[TASK BRIEF]
Look through the material below. Copy every line with the string "names" in it.
+++ DATA EXCERPT
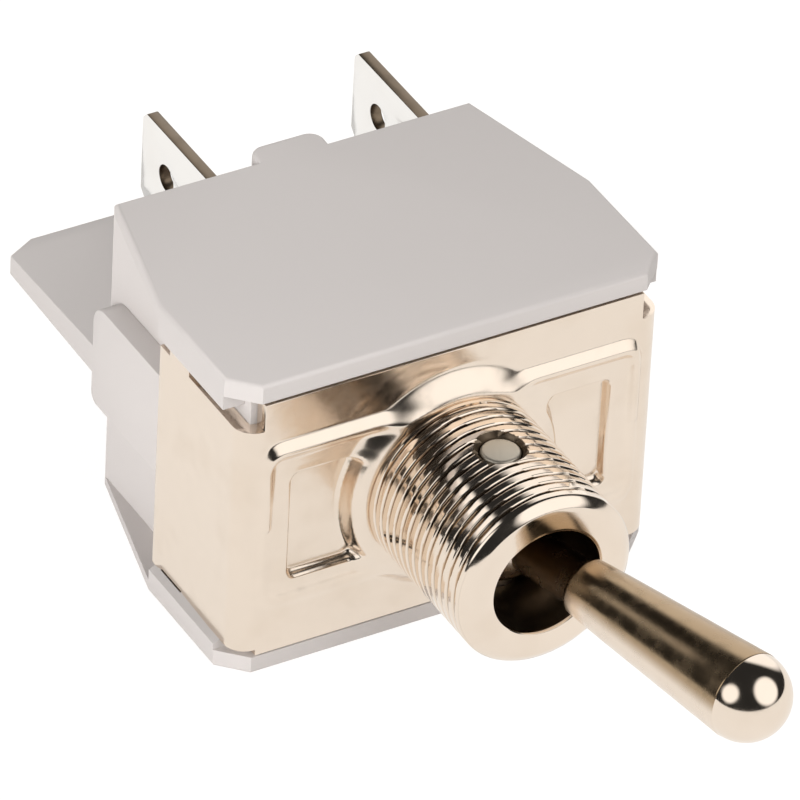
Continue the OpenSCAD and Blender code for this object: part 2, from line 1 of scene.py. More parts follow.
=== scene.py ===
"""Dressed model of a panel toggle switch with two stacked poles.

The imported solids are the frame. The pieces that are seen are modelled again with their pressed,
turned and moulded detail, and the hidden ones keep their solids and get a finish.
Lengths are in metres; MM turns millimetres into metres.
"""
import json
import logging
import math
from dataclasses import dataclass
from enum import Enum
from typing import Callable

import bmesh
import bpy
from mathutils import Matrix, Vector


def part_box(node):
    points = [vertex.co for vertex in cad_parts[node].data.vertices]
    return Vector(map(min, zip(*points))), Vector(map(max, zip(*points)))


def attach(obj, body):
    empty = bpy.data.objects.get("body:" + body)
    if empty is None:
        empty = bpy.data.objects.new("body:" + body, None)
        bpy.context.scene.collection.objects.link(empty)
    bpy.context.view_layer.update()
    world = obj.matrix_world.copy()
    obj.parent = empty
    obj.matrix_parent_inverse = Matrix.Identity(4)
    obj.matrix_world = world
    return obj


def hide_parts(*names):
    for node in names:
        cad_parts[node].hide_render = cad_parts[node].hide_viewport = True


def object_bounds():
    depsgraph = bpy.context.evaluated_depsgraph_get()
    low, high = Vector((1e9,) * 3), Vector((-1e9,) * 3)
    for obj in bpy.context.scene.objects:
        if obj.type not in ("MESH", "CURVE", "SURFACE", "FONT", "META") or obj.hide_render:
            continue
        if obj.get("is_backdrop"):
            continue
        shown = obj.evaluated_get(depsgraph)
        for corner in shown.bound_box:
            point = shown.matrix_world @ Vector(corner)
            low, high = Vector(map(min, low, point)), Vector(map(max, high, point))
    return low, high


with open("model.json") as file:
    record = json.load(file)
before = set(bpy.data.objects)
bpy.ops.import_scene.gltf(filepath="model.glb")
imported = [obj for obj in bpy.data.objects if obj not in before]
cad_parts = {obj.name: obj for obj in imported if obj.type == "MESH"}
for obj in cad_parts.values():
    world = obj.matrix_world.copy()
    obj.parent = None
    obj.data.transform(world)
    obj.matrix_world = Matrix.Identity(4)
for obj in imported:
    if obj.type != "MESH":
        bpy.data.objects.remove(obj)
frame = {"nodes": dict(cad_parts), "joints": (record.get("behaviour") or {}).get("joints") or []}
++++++
[EXERCISE ANSWER]
def hide_parts(*names):
    for node in names:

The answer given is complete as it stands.